While Mustaine didn’t delve into specifics, one could assume he is alluding to Ellefson’s previous allegations of sexual misconduct in 2022, after explicit videos were shared online. Ellefson denied any wrongdoing and filed a ‘revenge porn’ lawsuit against the person who uploaded the videos to social media.
In light of Mustaine’s comments, Ellefson has one thing to say: “Fuck off… just fuck off”.
“Who is that one person?” he ponders. “It wasn’t me, because I didn’t do anything that would prevent me from coming back at all… And so this sort of deflective thing, to get on some moral high ground?
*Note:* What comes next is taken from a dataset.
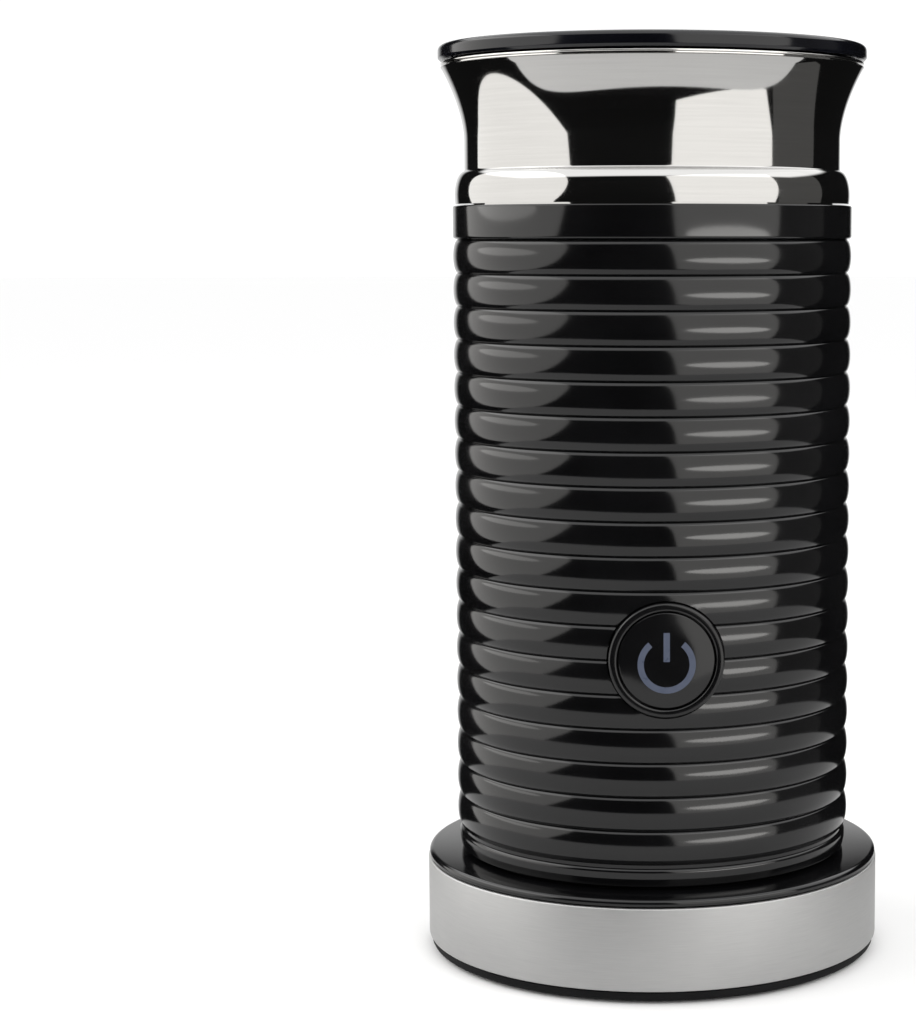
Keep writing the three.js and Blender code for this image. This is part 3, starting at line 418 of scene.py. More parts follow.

Gimme a break.”
“I had rock stars much bigger than Dave coming to my side and coming to my aid, standing by me, saying, ‘Man, just let me know if you need anything, that’s really fucked up,’” he continues. “It’s fucked up how I was discarded. People were saying, ‘I’m really disappointed that they chose business over brotherhood’. At the end of the day, the brotherhood will always last beyond the business of owning a rock band – especially something we started and built together.”
“I could call a lawyer, I could go back into defamation lawsuits, and I have every right to – trust me,” the bassist adds. “But at the same time, there’s two ways to win in tug of war. I either pull you over the line or I just drop the rope and let you fall on your ass… And that’s what I’ve chosen to do.”
In a recent chat with Argentinian rock radio station UnDinamo, Ellefson implored Mustaine to consider allowing old bandmates to join Megadeth on their last tour. His reasoning was that it would “give [the fans] what they want”.
In a January NME interview, Mustaine explained that his reasoning boiled down to his ex-bandmates “saying bad things in the press” about him. It’s fair to assume Ellefson’s cries of “fuck off” probably wont help his case. Nor will his comments about the band’s final album, a record Ellefson told The David Ellefson Show that he “[doesn’t] care” about, since he’s “really moved on from Dave, from Megadeth”.